[COLLECTED MATERIAL]:
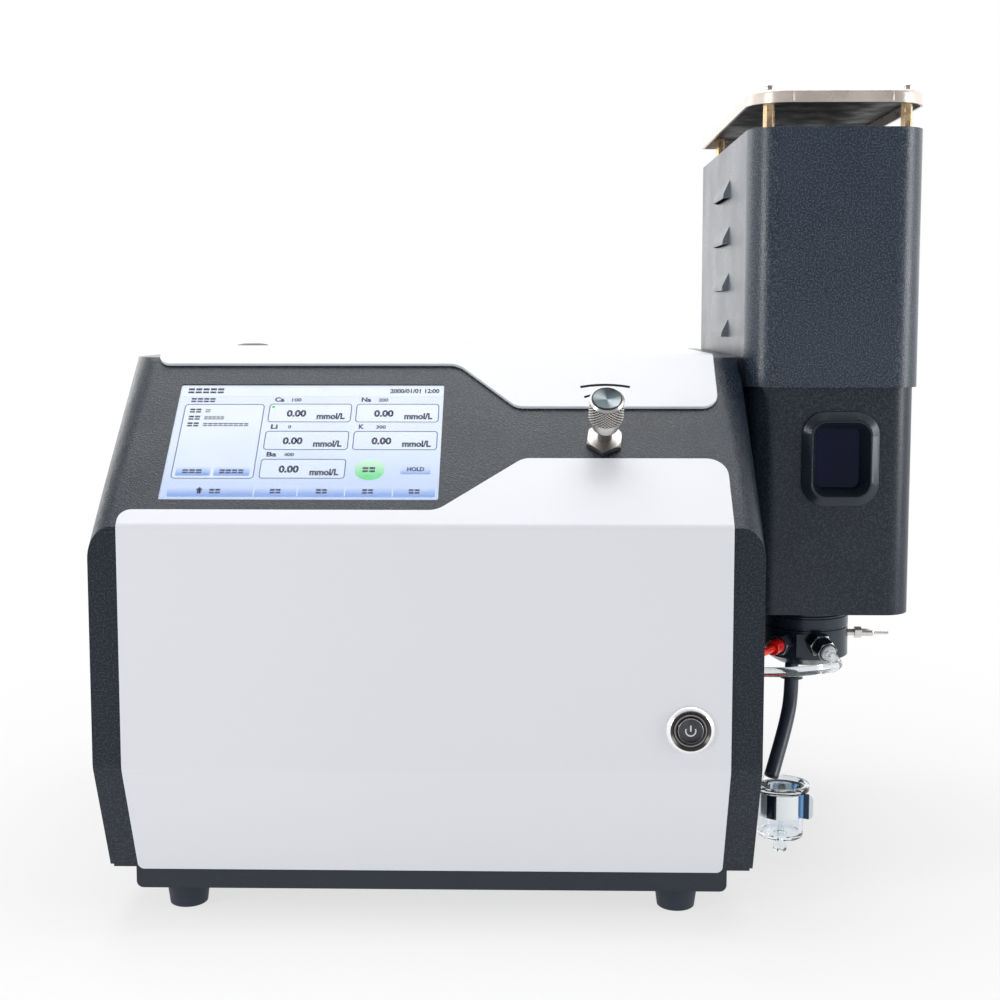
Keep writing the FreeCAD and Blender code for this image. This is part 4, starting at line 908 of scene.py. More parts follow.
    def dress(self, finish: Finish, where: Optional[FaceTest] = None) -> "Workpiece":
        """Gives the piece a finish, or only some of its faces.

        Args:
            finish: the finish.
            where: given a face's middle and normal, says whether it takes the finish.

        Returns:
            This piece.
        """
        self.obj.data.materials.append(finish.material())
        index = len(self.obj.data.materials) - 1
        for face in self.obj.data.polygons:
            if where is None or where(face.center, face.normal):
                face.material_index = index
        return self

    def fit(self, body: Body, slot: Slot, *nodes: str, angle: float = 32.0) -> bpy.types.Object:
        """Smooths the finished piece and puts it on its body.

        Args:
            body: the body that it rides on.
            slot: the record's material slot; not used.
            nodes: the solids that it stands for.
            angle: degrees below which an edge is shaded smooth.

        Returns:
            The finished object.
        """
        self.hold()
        bpy.ops.object.shade_smooth_by_angle(angle=math.radians(angle))
        bpy.ops.object.modifier_add(type="WEIGHTED_NORMAL")
        weighed = self.obj.modifiers[-1]
        weighed.keep_sharp = True
        bpy.ops.object.modifier_apply(modifier=weighed.name)
        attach(self.obj, body.value)
        if nodes:
            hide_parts(*nodes)
        LOG.info("%s on %s: %d faces", self.obj.name, body.value, len(self.obj.data.polygons))
        return self.obj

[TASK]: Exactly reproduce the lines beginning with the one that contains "hide_parts(*nodes)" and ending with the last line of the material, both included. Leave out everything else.

[ANSWER TO THE TASK]:
            hide_parts(*nodes)
        LOG.info("%s on %s: %d faces", self.obj.name, body.value, len(self.obj.data.polygons))
        return self.obj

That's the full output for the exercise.